A delegate dynamically wires up a method caller to its target method. There are two aspects to a delegate: type and instance. A delegate type defines a protocol to which the caller and target will conform, comprising a list of parameter types and a return type. A delegate instance refers to one or more target methods conforming to that protocol.

A delegate instance literally acts as a delegate for the caller: the caller invokes the delegate, and then the delegate calls the target method. This indirection decouples the caller from the target method.

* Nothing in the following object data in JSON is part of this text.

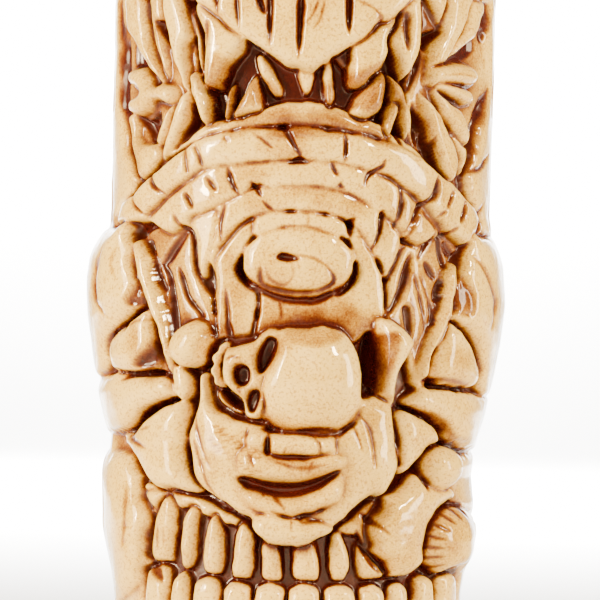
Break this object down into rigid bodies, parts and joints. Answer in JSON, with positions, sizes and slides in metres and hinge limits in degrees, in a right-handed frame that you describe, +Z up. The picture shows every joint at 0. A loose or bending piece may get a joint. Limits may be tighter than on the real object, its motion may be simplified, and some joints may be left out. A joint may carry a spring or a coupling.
{
  "type": "tiki mug",
  "caption": "Tall glazed ceramic tiki mug carved in high relief with a one-eyed idol under a fanged beast mask, a skull for a nose and teeth round the foot.",
  "frame": {"origin": "centre of the foot ring, on the table", "axes": "+Z up along the cup's axis, -Y out of the idol's face, +X to the right of someone who faces the idol"},
  "size_m": [0.086, 0.0857, 0.18],
  "materials": {
    "glaze_cream": "glossy cream glaze with a brown wash in the hollows",
    "glaze_tan": "glossy tan glaze with a red-brown wash",
    "glaze_amber": "glossy amber glaze with a red-brown wash"
  },
  "bodies": {
    "root": {"vessel": "glaze_tan", "crown_leaves": "glaze_cream", "beast_brow": "glaze_cream", "beast_eye_left": "glaze_cream", "beast_eye_right": "glaze_cream", "beast_snout": "glaze_cream", "beast_fangs_left": "glaze_cream", "beast_fangs_right": "glaze_cream", "beast_inner_teeth": "glaze_tan", "beast_lower_fangs": "glaze_cream", "beast_lower_jaw": "glaze_amber", "leaves_left": "glaze_cream", "leaves_right": "glaze_cream", "bone_charm": "glaze_cream", "seed_fan": "glaze_cream", "brow_course_outer": "glaze_cream", "brow_course_middle": "glaze_cream", "brow_course_inner": "glaze_cream", "eyelid": "glaze_cream", "eyeball": "glaze_cream", "face_planks": "glaze_cream", "side_lock_left": "glaze_cream", "side_lock_right": "glaze_cream", "nose_skull": "glaze_cream", "nose_skull_face": "glaze_cream", "nose_skull_jaw": "glaze_cream", "nose_bone_left": "glaze_cream", "nose_bone_right": "glaze_cream", "cheeks": "glaze_cream", "upper_teeth": "glaze_cream", "upper_lip": "glaze_cream", "lower_lip": "glaze_cream", "chin": "glaze_cream", "shoulder_left": "glaze_cream", "shoulder_right": "glaze_cream", "upper_arm_left": "glaze_cream", "upper_arm_right": "glaze_cream", "forearm_left": "glaze_cream", "forearm_right": "glaze_cream", "hand_left": "glaze_cream", "hand_right": "glaze_cream", "stitched_ball": "glaze_cream", "haunch_left": "glaze_cream", "haunch_right": "glaze_cream", "jaw_lip": "glaze_amber", "tooth_row_upper": "glaze_cream", "tooth_row_lower": "glaze_cream", "plinth": "glaze_cream", "back_leaves": "glaze_cream", "back_courses": "glaze_cream", "back_locks": "glaze_cream"}
  },
  "joints": []
}
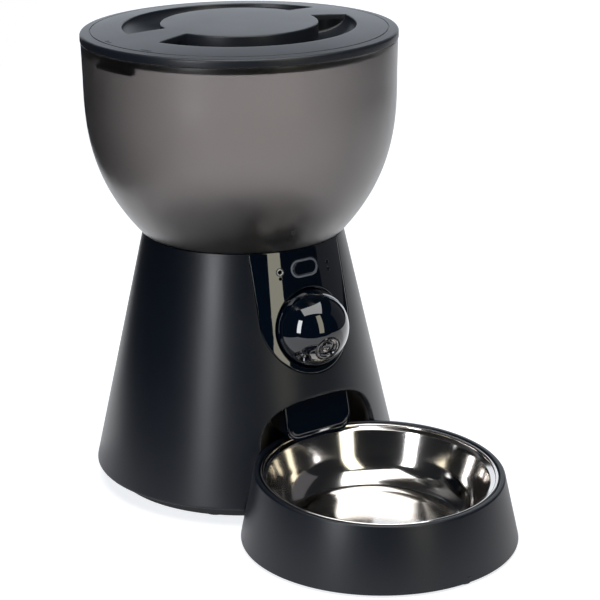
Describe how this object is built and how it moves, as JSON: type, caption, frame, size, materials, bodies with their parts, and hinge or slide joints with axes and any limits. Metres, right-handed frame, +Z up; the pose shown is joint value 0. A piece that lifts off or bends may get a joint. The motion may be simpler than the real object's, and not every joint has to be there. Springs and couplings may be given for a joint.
{
  "type": "camera pet feeder",
  "caption": "Automatic dry food dispenser for pets: cone base with a pan and tilt camera, smoked bowl-shaped tank with a lid, portion wheel, chute, and a steel bowl in a pull-off holder.",
  "frame": {"origin": "middle of the footprint's box on the floor", "axes": "+Z up, the bowl in front towards -Y, the tank's axis upright behind it towards +Y, X across"},
  "size_m": [0.2, 0.3285, 0.3014],
  "materials": {
    "satin_black": "fine moulded satin, near black",
    "gloss_black": "polished piano black",
    "lid_black": "satin blue black",
    "smoked": "smoked translucent plastic, lightly frosted",
    "rubber": "matt elastomer",
    "inner_black": "plain moulded, inside",
    "steel": "polished stainless steel",
    "zinc": "zinc plated",
    "board": "printed circuit board",
    "white_plastic": "natural acetal or fibre",
    "light_grey": "light guide",
    "cell_wrap": "plain shrink sleeve",
    "lens_glass": "coated lens glass"
  },
  "bodies": {
    "base": {"base_shell": "satin_black", "front_panel": "gloss_black", "outlet_recess": "satin_black", "chute": "gloss_black", "base_plate": "inner_black", "battery_case": "inner_black", "battery_cell_1": "cell_wrap", "battery_cell_2": "cell_wrap", "battery_cell_3": "cell_wrap", "battery_contact_1": "zinc", "battery_contact_2": "zinc", "main_board": "board", "foot_pad_1": "rubber", "foot_pad_2": "rubber", "foot_pad_3": "rubber", "foot_pad_4": "rubber", "base_screw_1": "zinc", "base_screw_2": "zinc", "base_screw_3": "zinc", "base_screw_4": "zinc", "dispenser_housing": "inner_black", "housing_screw_1": "zinc", "housing_screw_2": "zinc", "housing_screw_3": "zinc", "metering_cover": "inner_black", "gearmotor": "zinc", "tank_gasket": "rubber", "camera_socket": "gloss_black", "pan_motor": "zinc", "light_ring": "light_grey", "key_board": "board", "microphone_trim": "steel", "indicator_window_1": "inner_black", "indicator_window_2": "inner_black", "power_inlet": "inner_black", "speaker": "inner_black"},
    "lid": {"lid": "lid_black", "lid_seal": "rubber", "desiccant_pack": "white_plastic"},
    "desiccant_cover": {"desiccant_cover": "inner_black"},
    "tank": {"tank": "smoked"},
    "wheel": {"portion_wheel": "inner_black", "stirrer": "inner_black", "drive_coupling": "white_plastic", "drive_shaft": "steel"},
    "pan": {"pan_yoke": "inner_black", "tilt_motor": "zinc"},
    "ball": {"ball_front": "gloss_black", "ball_rear": "gloss_black", "lens_barrel": "gloss_black", "lens_glass": "lens_glass", "sensor_board": "board", "infrared_lamp": "lens_glass"},
    "button": {"feed_button": "gloss_black"},
    "battery_door": {"battery_door": "inner_black"},
    "holder": {"bowl_holder": "satin_black", "holder_pad_1": "rubber", "holder_pad_2": "rubber", "holder_pad_3": "rubber"},
    "bowl": {"steel_bowl": "steel"}
  },
  "joints": [
    {"name": "tank_lift", "type": "slide", "parent": "base", "child": "tank", "axis": [0, 0, 1], "range_m": [0, 0.06]},
    {"name": "lid_lift", "type": "slide", "parent": "tank", "child": "lid", "axis": [0, 0, 1], "range_m": [0, 0.05]},
    {"name": "desiccant_cover_pull", "type": "slide", "parent": "lid", "child": "desiccant_cover", "axis": [0, 0, -1], "range_m": [0, 0.02]},
    {"name": "wheel_turn", "type": "hinge", "parent": "base", "child": "wheel", "pos_m": [0, 0.06442, 0.13], "axis": [0, 0, 1], "continuous": true},
    {"name": "camera_pan", "type": "hinge", "parent": "base", "child": "pan", "pos_m": [0, -0.00797, 0.11746], "axis": [0, 0, 1], "range_deg": [-23, 77]},
    {"name": "camera_tilt", "type": "hinge", "parent": "pan", "child": "ball", "pos_m": [0, -0.00797, 0.11746], "axis": [-0.891, 0.454, 0], "range_deg": [-15, 40]},
    {"name": "button_press", "type": "slide", "parent": "base", "child": "button", "axis": [0, 0.9755, -0.2198], "range_m": [0, 0.001], "stiffness_N_per_m": 600, "springref_m": -0.0006},
    {"name": "battery_door_slide", "type": "slide", "parent": "base", "child": "battery_door", "axis": [0, 1, 0], "range_m": [0, 0.008]},
    {"name": "holder_pull", "type": "slide", "parent": "base", "child": "holder", "axis": [0, -1, 0], "range_m": [0, 0.05]},
    {"name": "bowl_tip", "type": "hinge", "parent": "holder", "child": "bowl", "pos_m": [0, -0.00632, 0.04567], "axis": [-1, 0, 0], "range_deg": [0, 25]}
  ]
}
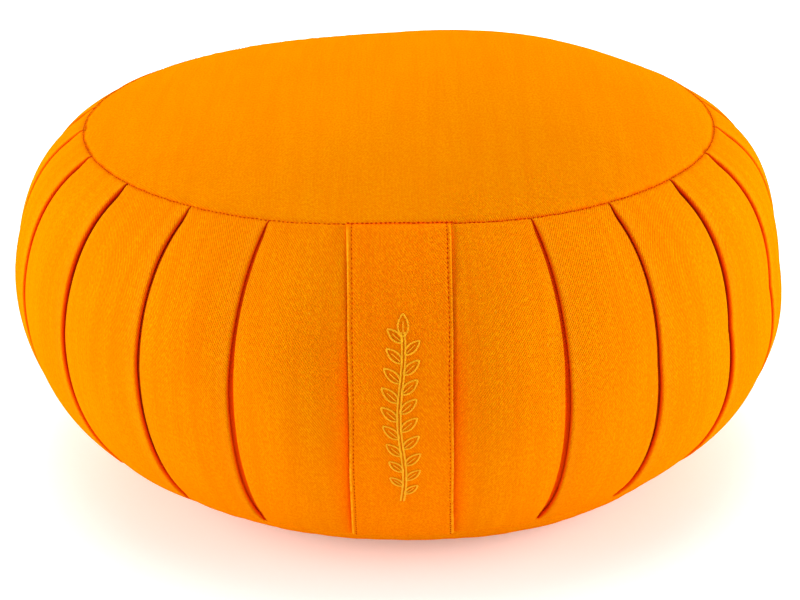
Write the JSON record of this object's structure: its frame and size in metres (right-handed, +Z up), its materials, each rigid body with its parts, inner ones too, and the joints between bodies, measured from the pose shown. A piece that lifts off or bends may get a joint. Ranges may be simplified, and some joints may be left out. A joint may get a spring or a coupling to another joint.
{
  "type": "zafu meditation cushion",
  "caption": "Firm round floor cushion with a domed top panel, a knife-pleated bulging side and a flat vertical band down its front.",
  "frame": {"origin": "centre of the bounding box on the plane that the cushion rests on", "axes": "+Z up through the crown, -Y towards the front band, +X to the right of someone who faces the band"},
  "size_m": [0.3498, 0.3497, 0.1645],
  "materials": {
    "side_cloth": "saffron-orange cotton twill, matt, in knife pleats over a firm filling",
    "top_cloth": "saffron-orange cotton twill, matt",
    "base_cloth": "saffron-orange cotton twill, matt",
    "band_cloth": "saffron-orange cotton twill, both long edges folded and topstitched",
    "sewing_thread": "matt orange cotton sewing thread",
    "embroidery_thread": "golden embroidery thread in satin stitch, soft sheen"
  },
  "bodies": {
    "root": {"pleated_body": "side_cloth", "top_panel": "top_cloth", "bottom_panel": "base_cloth", "front_band": "band_cloth"}
  },
  "joints": []
}
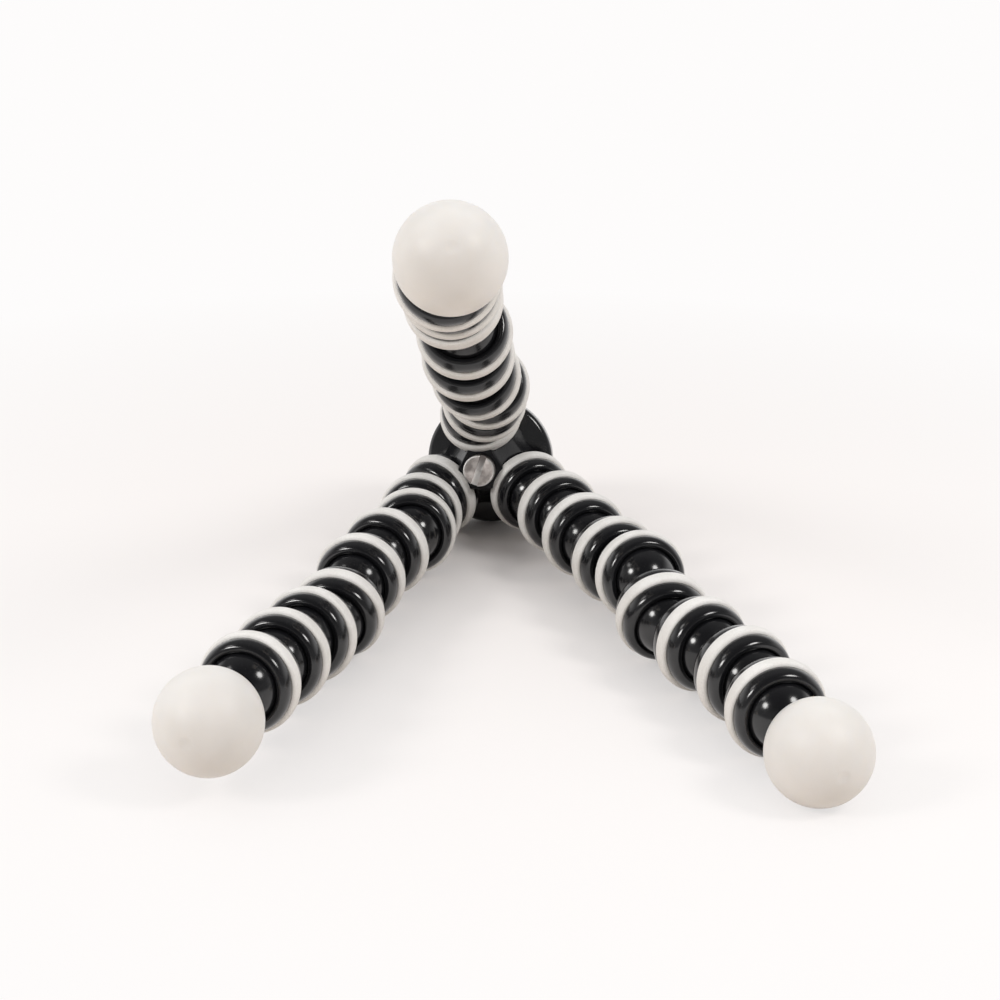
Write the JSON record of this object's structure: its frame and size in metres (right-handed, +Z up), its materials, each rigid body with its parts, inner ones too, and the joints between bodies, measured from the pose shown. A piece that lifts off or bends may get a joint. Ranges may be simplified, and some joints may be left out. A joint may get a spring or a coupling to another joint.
{
  "type": "flexible leg tripod",
  "caption": "Flexible camera tripod with ball-and-socket legs, rubber grip rings, ball feet and a captive camera screw, bent and lying on its side.",
  "frame": {"origin": "middle of the lowest side of the whole object's box, as it lies on the right foot, the fifth grip ring of the left leg and the head plate's rim", "axes": "+Z up, +X from the left foot to the right foot, +Y away from the feet towards the camera platform"},
  "size_m": [0.165, 0.22, 0.1358],
  "materials": {
    "black_moulding": "glossy black moulding",
    "grip_rubber": "matte light grey",
    "foot_rubber": "matte off-white, slightly see-through",
    "pad_rubber": "matte black, fine ribs",
    "screw_steel": "turned and worn",
    "ring_steel": "plain spring steel"
  },
  "bodies": {
    "hub": {"hub_body": "black_moulding", "hub_grip_rings": "grip_rubber", "head_plate": "black_moulding", "platform_pad": "pad_rubber"},
    "screw": {"camera_screw": "screw_steel", "screw_retaining_ring": "ring_steel"},
    "upper_segment_1": {"upper_link_1": "black_moulding", "upper_grip_1": "grip_rubber"},
    "upper_segment_2": {"upper_link_2": "black_moulding", "upper_grip_2": "grip_rubber"},
    "upper_segment_3": {"upper_link_3": "black_moulding", "upper_grip_3": "grip_rubber"},
    "upper_segment_4": {"upper_link_4": "black_moulding", "upper_grip_4": "grip_rubber"},
    "upper_segment_5": {"upper_link_5": "black_moulding", "upper_grip_5": "grip_rubber"},
    "upper_segment_6": {"upper_link_6": "black_moulding", "upper_grip_6": "grip_rubber"},
    "upper_segment_7": {"upper_link_7": "black_moulding", "upper_grip_7": "grip_rubber"},
    "upper_segment_8": {"upper_link_8": "black_moulding", "upper_grip_8": "grip_rubber"},
    "upper_foot": {"upper_foot_stud": "black_moulding", "upper_foot_ball": "foot_rubber"},
    "right_segment_1": {"right_link_1": "black_moulding", "right_grip_1": "grip_rubber"},
    "right_segment_2": {"right_link_2": "black_moulding", "right_grip_2": "grip_rubber"},
    "right_segment_3": {"right_link_3": "black_moulding", "right_grip_3": "grip_rubber"},
    "right_segment_4": {"right_link_4": "black_moulding", "right_grip_4": "grip_rubber"},
    "right_segment_5": {"right_link_5": "black_moulding", "right_grip_5": "grip_rubber"},
    "right_segment_6": {"right_link_6": "black_moulding", "right_grip_6": "grip_rubber"},
    "right_segment_7": {"right_link_7": "black_moulding", "right_grip_7": "grip_rubber"},
    "right_segment_8": {"right_link_8": "black_moulding", "right_grip_8": "grip_rubber"},
    "right_foot": {"right_foot_stud": "black_moulding", "right_foot_ball": "foot_rubber"},
    "left_segment_1": {"left_link_1": "black_moulding", "left_grip_1": "grip_rubber"},
    "left_segment_2": {"left_link_2": "black_moulding", "left_grip_2": "grip_rubber"},
    "left_segment_3": {"left_link_3": "black_moulding", "left_grip_3": "grip_rubber"},
    "left_segment_4": {"left_link_4": "black_moulding", "left_grip_4": "grip_rubber"},
    "left_segment_5": {"left_link_5": "black_moulding", "left_grip_5": "grip_rubber"},
    "left_segment_6": {"left_link_6": "black_moulding", "left_grip_6": "grip_rubber"},
    "left_segment_7": {"left_link_7": "black_moulding", "left_grip_7": "grip_rubber"},
    "left_segment_8": {"left_link_8": "black_moulding", "left_grip_8": "grip_rubber"},
    "left_foot": {"left_foot_stud": "black_moulding", "left_foot_ball": "foot_rubber"}
  },
  "joints": [
    {"name": "upper_fold_1", "type": "hinge", "parent": "hub", "child": "upper_segment_1", "pos_m": [-0.00858, 0.08717, 0.03963], "axis": [0.997, 0.0767, -0.0103], "range_deg": [-43, 10]},
    {"name": "upper_sway_2", "type": "hinge", "parent": "upper_segment_1", "child": "upper_segment_2", "pos_m": [-0.00704, 0.06834, 0.0487], "axis": [-0.0201, 0.453, 0.8913], "range_deg": [-26, 33]},
    {"name": "upper_fold_3", "type": "hinge", "parent": "upper_segment_2", "child": "upper_segment_3", "pos_m": [-0.00687, 0.04965, 0.05821], "axis": [-0.9864, 0.1367, -0.0918], "range_deg": [-24, 31]},
    {"name": "upper_sway_4", "type": "hinge", "parent": "upper_segment_3", "child": "upper_segment_4", "pos_m": [-0.01027, 0.03064, 0.06636], "axis": [0.0081, -0.5164, -0.8563], "range_deg": [-25, 32]},
    {"name": "upper_fold_5", "type": "hinge", "parent": "upper_segment_4", "child": "upper_segment_5", "pos_m": [-0.01236, 0.01277, 0.07712], "axis": [0.9993, -0.0282, 0.026], "range_deg": [-29, 29]},
    {"name": "upper_sway_6", "type": "hinge", "parent": "upper_segment_5", "child": "upper_segment_6", "pos_m": [-0.01315, -0.00514, 0.08798], "axis": [0.0071, 0.5921, 0.8058], "range_deg": [-23, 36]},
    {"name": "upper_fold_7", "type": "hinge", "parent": "upper_segment_6", "child": "upper_segment_7", "pos_m": [-0.01627, -0.02183, 0.10027], "axis": [-0.9992, -0.0028, -0.0397], "range_deg": [-13, 45]},
    {"name": "upper_sway_8", "type": "hinge", "parent": "upper_segment_7", "child": "upper_segment_8", "pos_m": [-0.01651, -0.04145, 0.10766], "axis": [0.0426, -0.3262, -0.9443], "range_deg": [-31, 28]},
    {"name": "upper_fold_9", "type": "hinge", "parent": "upper_segment_8", "child": "upper_foot", "pos_m": [-0.01717, -0.06127, 0.11447], "axis": [0.9982, 0.0585, 0.0099], "range_deg": [-25, 33]},
    {"name": "right_fold_1", "type": "hinge", "parent": "hub", "child": "right_segment_1", "pos_m": [0.0082, 0.0807, 0.01515], "axis": [-0.3977, -0.1709, -0.9014], "range_deg": [-29, 29]},
    {"name": "right_sway_2", "type": "hinge", "parent": "right_segment_1", "child": "right_segment_2", "pos_m": [0.01614, 0.0613, 0.01532], "axis": [0.8505, 0.2937, -0.4363], "range_deg": [-32, 27]},
    {"name": "right_fold_3", "type": "hinge", "parent": "right_segment_2", "child": "right_segment_3", "pos_m": [0.0229, 0.04145, 0.01513], "axis": [0.4078, 0.1454, 0.9014], "range_deg": [-32, 27]},
    {"name": "right_sway_4", "type": "hinge", "parent": "right_segment_3", "child": "right_segment_4", "pos_m": [0.03068, 0.02199, 0.01475], "axis": [-0.8799, -0.1781, 0.4406], "range_deg": [-34, 22]},
    {"name": "right_fold_5", "type": "hinge", "parent": "right_segment_4", "child": "right_segment_5", "pos_m": [0.03624, 0.00201, 0.01778], "axis": [-0.4776, 0.0879, -0.8742], "range_deg": [-16, 29]},
    {"name": "right_sway_6", "type": "hinge", "parent": "right_segment_5", "child": "right_segment_6", "pos_m": [0.04071, -0.01798, 0.01332], "axis": [0.8182, 0.3834, -0.4283], "range_deg": [-12, 46]},
    {"name": "right_fold_7", "type": "hinge", "parent": "right_segment_6", "child": "right_segment_7", "pos_m": [0.04972, -0.03691, 0.01359], "axis": [-0.3963, -0.166, -0.903], "range_deg": [-30, 29]},
    {"name": "right_sway_8", "type": "hinge", "parent": "right_segment_7", "child": "right_segment_8", "pos_m": [0.05826, -0.05605, 0.01337], "axis": [-0.8727, -0.2117, 0.44], "range_deg": [-24, 32]},
    {"name": "right_fold_9", "type": "hinge", "parent": "right_segment_8", "child": "right_foot", "pos_m": [0.06321, -0.07643, 0.01337], "axis": [-0.4245, -0.1078, -0.899], "range_deg": [-26, 33]},
    {"name": "left_fold_1", "type": "hinge", "parent": "hub", "child": "left_segment_1", "pos_m": [-0.02176, 0.08485, 0.01236], "axis": [0.5667, -0.1539, -0.8095], "range_deg": [-5, 54]},
    {"name": "left_sway_2", "type": "hinge", "parent": "left_segment_1", "child": "left_segment_2", "pos_m": [-0.02631, 0.0644, 0.01307], "axis": [-0.8251, -0.002, -0.565], "range_deg": [-26, 30]},
    {"name": "left_fold_3", "type": "hinge", "parent": "left_segment_2", "child": "left_segment_3", "pos_m": [-0.02766, 0.04358, 0.01511], "axis": [0.5442, -0.2342, -0.8056], "range_deg": [-46, 12]},
    {"name": "left_sway_4", "type": "hinge", "parent": "left_segment_3", "child": "left_segment_4", "pos_m": [-0.03539, 0.02409, 0.01556], "axis": [0.7689, -0.2433, 0.5913], "range_deg": [-35, 24]},
    {"name": "left_fold_5", "type": "hinge", "parent": "left_segment_4", "child": "left_segment_5", "pos_m": [-0.04132, 0.004, 0.015], "axis": [-0.6046, 0.0362, 0.7957], "range_deg": [-28, 30]},
    {"name": "left_sway_6", "type": "hinge", "parent": "left_segment_5", "child": "left_segment_6", "pos_m": [-0.0461, -0.01623, 0.01229], "axis": [-0.7891, 0.1781, -0.5879], "range_deg": [-43, 15]},
    {"name": "left_fold_7", "type": "hinge", "parent": "left_segment_6", "child": "left_segment_7", "pos_m": [-0.05235, -0.03611, 0.01465], "axis": [0.5486, -0.2275, -0.8045], "range_deg": [-28, 31]},
    {"name": "left_sway_8", "type": "hinge", "parent": "left_segment_7", "child": "left_segment_8", "pos_m": [-0.05771, -0.05627, 0.01669], "axis": [-0.7915, 0.1693, -0.5873], "range_deg": [-30, 29]},
    {"name": "left_fold_9", "type": "hinge", "parent": "left_segment_8", "child": "left_foot", "pos_m": [-0.06339, -0.07636, 0.01856], "axis": [-0.5654, 0.172, 0.8067], "range_deg": [-26, 33]},
    {"name": "camera_screw_turn", "type": "hinge", "parent": "hub", "child": "screw", "pos_m": [-0.0073, 0.08474, 0.0223], "axis": [0.1498, 0.9764, -0.1556], "continuous": true}
  ]
}
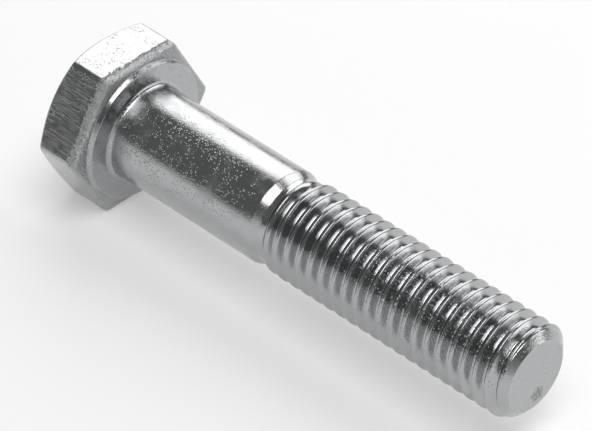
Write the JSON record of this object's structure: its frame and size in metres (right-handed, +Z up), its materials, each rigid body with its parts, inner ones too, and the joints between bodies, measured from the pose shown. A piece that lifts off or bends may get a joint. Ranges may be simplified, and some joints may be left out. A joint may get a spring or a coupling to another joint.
{
  "type": "hex bolt",
  "caption": "Hexagon head bolt with a washer face, a plain shank, a rolled metric thread and a chamfered point",
  "frame": {"origin": "centre of the bearing face under the head, on the bolt's axis", "axes": "+X runs along the axis from the bearing face to the point; +Z is up, with the bolt lying on one flat of its head; +Y completes the right-handed frame, through a corner of the head"},
  "size_m": [0.0675, 0.022, 0.019],
  "materials": {
    "head_zinc": "bright zinc plate over cold-forged steel, satin, with trimming lines on the flats",
    "shank_zinc": "bright zinc plate over drawn steel, semi-bright, lightly pitted",
    "thread_zinc": "bright zinc plate over rolled thread, semi-bright flanks"
  },
  "bodies": {
    "root": {"hex_head": "head_zinc", "washer_face": "head_zinc", "plain_shank": "shank_zinc", "rolled_thread": "thread_zinc", "chamfered_point": "thread_zinc"}
  },
  "joints": []
}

A delegate type declaration is preceded by the keyword delegate, but otherwise it resembles an (abstract) method declaration. For example:

	delegate int Transformer (int x);

To create a delegate instance, you can assign a method to a delegate variable:

	class Test
	{
	  static void Main()
	  {
	    Transformer t = Square;  // Create delegate instance
	    int result = t(3);       // Invoke delegate
	    Console.Write (result); // 9
	  }
	  static int Square (int x) { return x * x; }
	}

Invoking a delegate is just like invoking a method (as the delegate’s purpose is merely to provide a level of indirection):

	t(3);

The statement:

	Transformer t = Square;

is shorthand for:

	Transformer t = new Transformer(Square);

Note

A delegate is similar to a “callback,” a general term that captures constructs such as C function pointers.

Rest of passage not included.